Looking back, Loeser admits that he is most enthusiastic about his recent pieces. "I love my job and I love what I teach. There are programs that teach furniture making and woodworking, but they are often treated as being limited to the craft area. What I like about the woodworking department at Madison is that we think about ourselves as an art department. I like the way my students and I are incorporated into the art dialogue." Loeser explains that when he got out of school, he had a woodworking shop for about nine years. "I just did woodworking. For long stretches of time you are just working in your shop by yourself and that is non-eventful. I like the social aspects of the university. I don't think I'd be that good just being a solitary artist and thinker."

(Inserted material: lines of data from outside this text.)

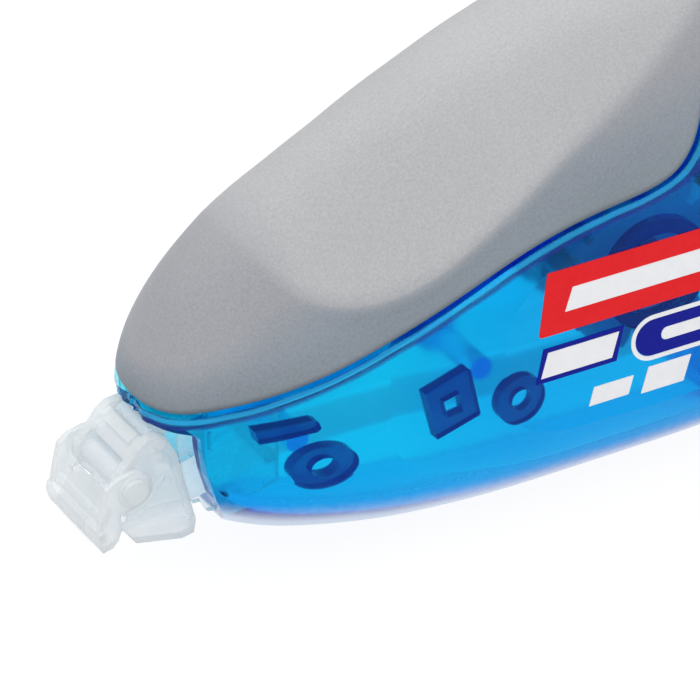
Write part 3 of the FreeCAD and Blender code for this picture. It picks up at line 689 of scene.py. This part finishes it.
# Depth of the dish (x, mm) and how gently it falls from its border (x, mm).
DISH_DEPTH = monotone_curve([(3, 0.0), (6, 0.06), (8, 0.18), (11, 0.42), (15, 0.60),
                             (20, 0.56), (26, 0.40), (32, 0.22), (39, 0.05), (60, 0.0)])
DISH_FALL = monotone_curve([(0, 3.5), (6, 3.0), (9, 2.0), (12, 1.3), (16, 1.4), (26, 2.6),
                            (40, 4.0)])
DISH_DEEPEST = 0.6
GRIP_INNER = -1.10                    # inner face of the grip from the outer form
GRIP_RAISE, GRIP_EDGE_R = 0.30, 0.55  # outer face above the form, rounding of its edge
FRONT_RUN, REAR_RUN = 4.0, 6.0        # lengths at the ends with crowded stations
ROW_POINTS = 92                       # points on a row from edge to crown
LONG_ROW = 4.0                        # rows longer than this use the edge steps as they are
EDGE_STEPS = np.array([0, .03, .07, .12, .18, .25, .33, .42, .52, .64, .78, .95, 1.15, 1.4])


def edge_height(x):
    return np.interp(x, EDGE_LINE[:, 0], EDGE_LINE[:, 1])


def grip_stations():
    """x stations, crowded at both ends; the last is where the edge meets the crown"""
    xs = np.linspace(30, 44, 4001)
    rear = xs[np.argmax(edge_height(xs) > CROWN(xs))]
    turn = math.pi / 2 * np.linspace(0, 1, 44)
    stations = np.r_[
        NOSE_X + FRONT_RUN * (1 - np.cos(turn)),
        np.linspace(NOSE_X + FRONT_RUN, rear - REAR_RUN, 130)[1:],
        rear - REAR_RUN + REAR_RUN * np.sin(turn)[1:]]
    stations[-1] = rear - 1e-4
    return stations


def row_angles(x):
    """section angles at station x from the grip edge up to the crown, crowded at the edge"""
    angles = np.linspace(-math.pi / 2, math.pi / 2, 1441)
    heights = outer_form(x, angles, 0.0)[:, 2]
    above = heights > edge_height(x)
    k = max(np.argmax(above) if above.any() else len(angles) - 1, 1)
    low, high = heights[k - 1], heights[k]
    share = np.clip((edge_height(x) - low) / max(1e-9, high - low), 0, 1)
    start = angles[k - 1] + share * (angles[k] - angles[k - 1])
    kept = np.r_[start, angles[angles > start + 1e-6]]
    if len(kept) < 2:
        kept = np.array([start, math.pi / 2])
    points = outer_form(x, kept, 0.0)
    along = np.r_[0, np.cumsum(np.linalg.norm(np.diff(points, axis=0), axis=1))]
    length = along[-1]
    rest = ROW_POINTS - len(EDGE_STEPS) + 1
    if length > LONG_ROW:
        wanted = np.r_[EDGE_STEPS, np.linspace(EDGE_STEPS[-1], length, rest)[1:]]
    else:
        steps = EDGE_STEPS / LONG_ROW
        wanted = length * np.r_[steps, np.linspace(steps[-1], 1, rest)[1:]]
    return np.interp(wanted, along, kept)


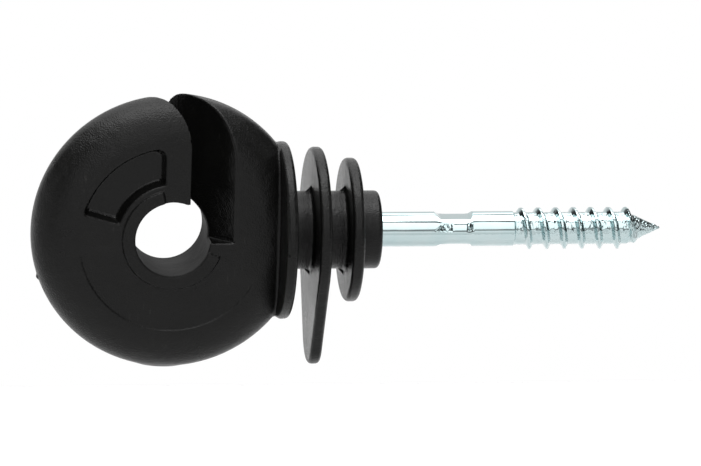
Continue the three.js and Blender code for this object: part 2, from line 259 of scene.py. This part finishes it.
def mould_flash(x, y, z):
    """The gate's stub under the ring, and two nicks of flash on its rim."""
    flash = np.full_like(x, 9.0)
    for degrees, long, wide, proud in FLASH_SPOTS:
        turn = math.radians(degrees)
        out = x * math.cos(turn) + z * math.sin(turn) - (HEAD_RADIUS - FLASH_ROOT)
        aside = z * math.cos(turn) - x * math.sin(turn)
        near = np.sqrt((out / (FLASH_ROOT + proud)) ** 2 + (aside / long) ** 2 + (y / wide) ** 2)
        flash = np.minimum(flash, (near - 1) * FLASH_ROOT)
    return flash


def ring_head(x, y, z):
    around = np.hypot(x, z)
    angle = np.mod(np.arctan2(z, x), 2 * math.pi)
    angle_behind = np.mod(np.arctan2(z, -x), 2 * math.pi)
    front, back = HEAD_HALF + y, HEAD_HALF - y
    head = ring_disc(around, x, y, angle, angle_behind)
    head = joined(head, mould_flash(x, y, z), COLLAR_FILLET)
    head = joined(head, bore_collar(around, x, z, front), COLLAR_FILLET)
    head = joined(head, bore_collar(around, -x, z, back), COLLAR_FILLET)
    head = cut(head, face_pocket(around, x, z, front, SLIT_OFFSET), POCKET_EDGE)
    return cut(head, face_pocket(around, -x, z, back, -SLIT_OFFSET), POCKET_EDGE)


def plate(outline, x, flange):
    """An outline given the flange's thickness, with its edges rounded."""
    out = outline + FLANGE_EDGE
    along = np.abs(x - flange["x"]) - flange["thick"] / 2 + FLANGE_EDGE
    inside = np.minimum(np.maximum(out, along), 0)
    return inside + np.hypot(np.maximum(out, 0), np.maximum(along, 0)) - FLANGE_EDGE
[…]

The city of Madison is always overflowing with students scrambling to uncover their own path to a future outside academia. Every semester Loeser takes a select few under his wing and challenges them with questions that explore the world that exists between art and craft as he continues his own dialogue with form, function and dysfunction. Comfortably situated in the relative wilds of Wisconsin, Loeser happily straddles the line between art and craft that many feel is uncrossable. In the process he has helped to redefine the current cultural conversation surrounding the fields by challenging the traditions of both.